Dünya kabuğunun altında yaklaşık 3 bin kilometre kalınlığındaki manto yer alıyor. Gezegenin toplam hacminin neredeyse yüzde 84’ünü oluşturan bu katmanın altındaysa çekirdek var.
Independent Türkçe’nin aktardığına göre, iki bölümden oluşan çekirdeğin içi katı, dışı da sıvı halde.
Bilim insanları Dünya’nın iç kısmına inip inceleme yapamadığı için bu katmanlar hakkında bilinenler çoğunlukla sismik verilerden geliyor.
Avustralya Ulusal Üniversitesi’nden araştırmacılar, büyük depremler sırasında oluşan sismik dalgaları inceledi. Ancak normalden farklı olarak depremin başlamasından saatler sonra ilerleyen dalgaları takip ettiler.
Bilim insanları, mantoyla çekirdeğin sınırına yakın bir yerde dalgaların yavaşladığını gözlemledi.
Bulgularını Science Advances adlı hakemli dergide dün (30 Ağustos) yayımlayan ekip, dış çekirdekte dalgaların yavaşlamasına yol açan, simit şeklinde bir yapı olduğunu buldu. Bu şekillere matematikte torus adı veriliyor.
Araştırmacılar ekvatora paralel şekilde uzanan yapının sadece düşük enlemlerde olduğunu da kaydetti.
Makalenin ortak yazarı Prof. Hrvoje Tkalcic “Bölge ekvator düzlemine paralel uzanıyor, düşük enlemlerle sınırlı ve donut şeklinde” diyerek ekliyor:
“Donutun kalınlığını tam olarak bilmiyoruz ancak çekirdek-manto sınırının birkaç yüz kilometre altına ulaştığı sonucuna vardık.”
Büyük ölçüde sıvı haldeki demir ve nikelden oluşan dış çekirdek, Dünya’yı zararlı kozmik radyasyondan koruyan manyetik alanı üretiyor.
Manyetik alan, yaşamın var olmasında elzem bir yer edindiğinden bilim insanları dış çekirdeğin yapısını daha iyi anlamaya ve bu sayede manyetik alanda yaşanabilecek değişimleri öngörmeye çalışıyor.
Yeni bulgular bu çalışmalara katkı sağlayabilir.

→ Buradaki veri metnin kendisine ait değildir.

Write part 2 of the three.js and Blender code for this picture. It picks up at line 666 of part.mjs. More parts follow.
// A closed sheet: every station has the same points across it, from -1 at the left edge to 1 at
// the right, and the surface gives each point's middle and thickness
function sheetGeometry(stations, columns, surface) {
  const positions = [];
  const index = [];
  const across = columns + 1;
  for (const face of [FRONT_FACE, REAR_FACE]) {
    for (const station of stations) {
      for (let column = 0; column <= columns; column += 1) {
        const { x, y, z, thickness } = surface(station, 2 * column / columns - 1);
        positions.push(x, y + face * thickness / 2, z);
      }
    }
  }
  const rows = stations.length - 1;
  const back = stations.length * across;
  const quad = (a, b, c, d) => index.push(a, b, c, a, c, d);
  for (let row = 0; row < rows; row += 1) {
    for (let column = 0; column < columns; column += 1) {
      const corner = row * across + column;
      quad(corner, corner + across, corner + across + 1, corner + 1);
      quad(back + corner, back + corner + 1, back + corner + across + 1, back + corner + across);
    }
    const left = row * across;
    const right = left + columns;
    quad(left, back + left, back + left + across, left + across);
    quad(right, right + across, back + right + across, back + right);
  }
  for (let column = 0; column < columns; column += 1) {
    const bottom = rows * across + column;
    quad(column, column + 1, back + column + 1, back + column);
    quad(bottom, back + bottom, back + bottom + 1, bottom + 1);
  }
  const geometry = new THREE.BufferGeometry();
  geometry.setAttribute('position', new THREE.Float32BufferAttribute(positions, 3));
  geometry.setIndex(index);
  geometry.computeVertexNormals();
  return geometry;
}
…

Tkalcic “Svı çekirdekteki düşük hız, bu bölgelerde yüksek yoğunlukta hafif kimyasal elementler bulunduğu ve bu elementlerin sismik dalgaların yavaşlamasına yol açtığı anlamına geldiği için bulgularımız ilginç” diyerek ekliyor:
“Bu hafif elementler, sıcaklık farklılıklarının yanı sıra dış çekirdekteki sıvının karışmasını sağlıyor.”
Çalışmanın diğer yazarı Dr. Xiaolong Ma ise yeni çalışmanın, manyetik alanın arkasındaki mekanizma hakkında bir fikir verdiğini ancak çok fazla gizemin çözülmeyi beklediğini söylüyor.